Records with modeling code —
◇ ◇ ◇ ◇ ◇ ◇ ◇

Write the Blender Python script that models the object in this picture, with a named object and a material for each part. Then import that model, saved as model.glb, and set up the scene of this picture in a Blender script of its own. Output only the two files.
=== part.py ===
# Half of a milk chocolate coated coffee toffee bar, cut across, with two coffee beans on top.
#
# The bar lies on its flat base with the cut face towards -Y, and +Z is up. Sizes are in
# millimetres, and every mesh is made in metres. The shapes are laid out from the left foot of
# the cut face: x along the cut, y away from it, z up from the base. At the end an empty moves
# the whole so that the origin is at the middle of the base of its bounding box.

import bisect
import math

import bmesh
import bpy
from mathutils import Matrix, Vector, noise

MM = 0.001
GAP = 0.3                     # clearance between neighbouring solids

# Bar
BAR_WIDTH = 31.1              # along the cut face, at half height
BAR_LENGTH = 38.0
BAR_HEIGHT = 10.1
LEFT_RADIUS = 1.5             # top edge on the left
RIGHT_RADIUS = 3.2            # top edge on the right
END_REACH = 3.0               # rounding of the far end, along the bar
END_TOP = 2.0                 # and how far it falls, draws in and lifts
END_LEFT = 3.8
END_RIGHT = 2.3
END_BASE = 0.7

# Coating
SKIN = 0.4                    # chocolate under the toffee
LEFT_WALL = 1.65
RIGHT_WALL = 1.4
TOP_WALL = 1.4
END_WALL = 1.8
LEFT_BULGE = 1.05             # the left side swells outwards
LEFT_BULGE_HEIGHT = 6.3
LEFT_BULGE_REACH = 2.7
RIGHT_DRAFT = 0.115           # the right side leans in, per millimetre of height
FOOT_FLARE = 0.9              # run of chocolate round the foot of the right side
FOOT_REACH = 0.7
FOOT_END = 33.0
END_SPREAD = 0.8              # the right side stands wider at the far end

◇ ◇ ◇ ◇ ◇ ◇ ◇

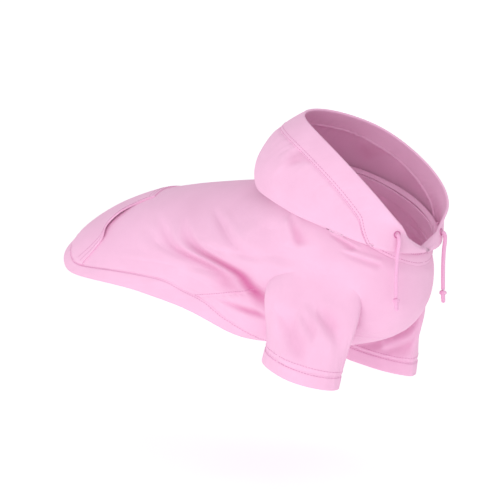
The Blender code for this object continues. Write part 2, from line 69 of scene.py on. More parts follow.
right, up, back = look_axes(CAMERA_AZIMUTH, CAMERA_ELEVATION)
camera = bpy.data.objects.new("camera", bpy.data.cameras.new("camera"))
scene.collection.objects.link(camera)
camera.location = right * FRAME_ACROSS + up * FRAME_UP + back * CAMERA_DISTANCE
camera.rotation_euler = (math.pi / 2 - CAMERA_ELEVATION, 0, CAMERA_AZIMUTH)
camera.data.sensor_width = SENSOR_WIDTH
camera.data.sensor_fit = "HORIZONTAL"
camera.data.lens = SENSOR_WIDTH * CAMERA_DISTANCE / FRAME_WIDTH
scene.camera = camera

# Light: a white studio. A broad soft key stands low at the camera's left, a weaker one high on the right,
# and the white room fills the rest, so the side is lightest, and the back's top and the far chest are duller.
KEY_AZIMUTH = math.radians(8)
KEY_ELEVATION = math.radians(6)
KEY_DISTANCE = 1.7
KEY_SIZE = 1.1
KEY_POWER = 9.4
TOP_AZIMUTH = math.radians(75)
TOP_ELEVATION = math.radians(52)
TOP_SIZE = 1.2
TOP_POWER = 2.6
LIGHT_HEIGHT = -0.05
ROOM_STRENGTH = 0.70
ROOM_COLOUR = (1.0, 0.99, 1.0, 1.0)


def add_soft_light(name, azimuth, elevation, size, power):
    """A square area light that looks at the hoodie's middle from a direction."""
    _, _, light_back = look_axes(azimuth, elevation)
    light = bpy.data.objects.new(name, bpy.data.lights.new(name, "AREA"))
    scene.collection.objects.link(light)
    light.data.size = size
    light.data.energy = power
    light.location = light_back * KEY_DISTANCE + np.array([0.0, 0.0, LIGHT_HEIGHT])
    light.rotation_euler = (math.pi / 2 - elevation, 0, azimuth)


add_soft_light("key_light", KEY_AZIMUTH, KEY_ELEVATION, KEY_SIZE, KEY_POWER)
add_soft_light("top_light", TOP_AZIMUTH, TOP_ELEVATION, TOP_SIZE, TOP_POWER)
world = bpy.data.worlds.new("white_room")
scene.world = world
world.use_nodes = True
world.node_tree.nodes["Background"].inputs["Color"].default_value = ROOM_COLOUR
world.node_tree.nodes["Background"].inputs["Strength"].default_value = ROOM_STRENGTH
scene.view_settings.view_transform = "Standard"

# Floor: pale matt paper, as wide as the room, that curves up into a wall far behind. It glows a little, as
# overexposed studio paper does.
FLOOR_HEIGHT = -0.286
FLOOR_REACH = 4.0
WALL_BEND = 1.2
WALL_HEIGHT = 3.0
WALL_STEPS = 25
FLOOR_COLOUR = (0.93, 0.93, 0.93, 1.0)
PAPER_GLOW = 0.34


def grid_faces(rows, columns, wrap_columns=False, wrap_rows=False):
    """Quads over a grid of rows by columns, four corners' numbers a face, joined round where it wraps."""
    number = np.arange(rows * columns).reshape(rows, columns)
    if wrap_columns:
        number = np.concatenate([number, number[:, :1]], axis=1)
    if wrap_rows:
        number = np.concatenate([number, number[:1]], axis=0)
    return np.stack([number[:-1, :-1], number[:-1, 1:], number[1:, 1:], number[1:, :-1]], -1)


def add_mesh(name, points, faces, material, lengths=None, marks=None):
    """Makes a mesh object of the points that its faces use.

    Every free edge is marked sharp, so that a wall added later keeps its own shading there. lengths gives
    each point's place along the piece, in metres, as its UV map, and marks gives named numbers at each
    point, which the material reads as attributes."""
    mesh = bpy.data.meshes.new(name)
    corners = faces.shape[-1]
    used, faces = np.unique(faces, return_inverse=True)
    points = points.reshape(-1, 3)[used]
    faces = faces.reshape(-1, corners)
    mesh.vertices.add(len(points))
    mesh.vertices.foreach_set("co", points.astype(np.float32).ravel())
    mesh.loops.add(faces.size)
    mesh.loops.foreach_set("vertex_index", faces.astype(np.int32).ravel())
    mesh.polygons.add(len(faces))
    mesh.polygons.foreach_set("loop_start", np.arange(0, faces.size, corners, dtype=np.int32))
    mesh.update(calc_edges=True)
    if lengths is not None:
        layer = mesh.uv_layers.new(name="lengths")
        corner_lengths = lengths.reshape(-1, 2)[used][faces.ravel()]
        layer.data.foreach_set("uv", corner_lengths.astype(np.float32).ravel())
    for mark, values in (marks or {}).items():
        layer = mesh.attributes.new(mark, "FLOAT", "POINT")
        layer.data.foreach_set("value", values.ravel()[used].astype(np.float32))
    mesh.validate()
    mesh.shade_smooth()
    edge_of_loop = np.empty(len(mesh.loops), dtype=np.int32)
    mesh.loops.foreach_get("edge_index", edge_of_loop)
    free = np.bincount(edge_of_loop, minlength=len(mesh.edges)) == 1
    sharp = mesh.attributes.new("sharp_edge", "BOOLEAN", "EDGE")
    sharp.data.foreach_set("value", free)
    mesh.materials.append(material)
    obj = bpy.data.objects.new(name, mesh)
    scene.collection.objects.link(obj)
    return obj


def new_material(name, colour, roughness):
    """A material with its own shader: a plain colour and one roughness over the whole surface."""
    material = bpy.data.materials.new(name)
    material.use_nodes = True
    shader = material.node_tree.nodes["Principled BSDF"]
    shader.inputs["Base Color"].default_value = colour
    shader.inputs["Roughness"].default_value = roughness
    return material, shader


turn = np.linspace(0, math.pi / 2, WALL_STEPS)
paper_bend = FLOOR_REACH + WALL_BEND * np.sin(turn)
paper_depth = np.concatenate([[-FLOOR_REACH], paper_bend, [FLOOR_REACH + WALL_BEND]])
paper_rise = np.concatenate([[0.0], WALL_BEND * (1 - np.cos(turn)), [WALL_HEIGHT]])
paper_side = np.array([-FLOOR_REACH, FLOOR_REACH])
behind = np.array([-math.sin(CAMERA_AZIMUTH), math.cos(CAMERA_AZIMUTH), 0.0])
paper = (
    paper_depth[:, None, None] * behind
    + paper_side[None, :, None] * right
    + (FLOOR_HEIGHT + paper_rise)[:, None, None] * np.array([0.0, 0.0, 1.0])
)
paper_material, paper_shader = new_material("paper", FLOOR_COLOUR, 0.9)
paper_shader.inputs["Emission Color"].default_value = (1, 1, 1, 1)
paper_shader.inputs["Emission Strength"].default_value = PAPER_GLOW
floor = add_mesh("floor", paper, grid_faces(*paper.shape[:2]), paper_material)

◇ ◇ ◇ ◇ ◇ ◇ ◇

DIRECTION —
Everything from the line that contains "The Blender code" to the line that contains "ROOM_COLOUR = (1.0, 0.99, 1.0, 1.0)" must be transcribed exactly, both end lines included.

ANSWER TO THIS EXERCISE —
The Blender code for this object continues. Write part 2, from line 69 of scene.py on. More parts follow.
right, up, back = look_axes(CAMERA_AZIMUTH, CAMERA_ELEVATION)
camera = bpy.data.objects.new("camera", bpy.data.cameras.new("camera"))
scene.collection.objects.link(camera)
camera.location = right * FRAME_ACROSS + up * FRAME_UP + back * CAMERA_DISTANCE
camera.rotation_euler = (math.pi / 2 - CAMERA_ELEVATION, 0, CAMERA_AZIMUTH)
camera.data.sensor_width = SENSOR_WIDTH
camera.data.sensor_fit = "HORIZONTAL"
camera.data.lens = SENSOR_WIDTH * CAMERA_DISTANCE / FRAME_WIDTH
scene.camera = camera

# Light: a white studio. A broad soft key stands low at the camera's left, a weaker one high on the right,
# and the white room fills the rest, so the side is lightest, and the back's top and the far chest are duller.
KEY_AZIMUTH = math.radians(8)
KEY_ELEVATION = math.radians(6)
KEY_DISTANCE = 1.7
KEY_SIZE = 1.1
KEY_POWER = 9.4
TOP_AZIMUTH = math.radians(75)
TOP_ELEVATION = math.radians(52)
TOP_SIZE = 1.2
TOP_POWER = 2.6
LIGHT_HEIGHT = -0.05
ROOM_STRENGTH = 0.70
ROOM_COLOUR = (1.0, 0.99, 1.0, 1.0)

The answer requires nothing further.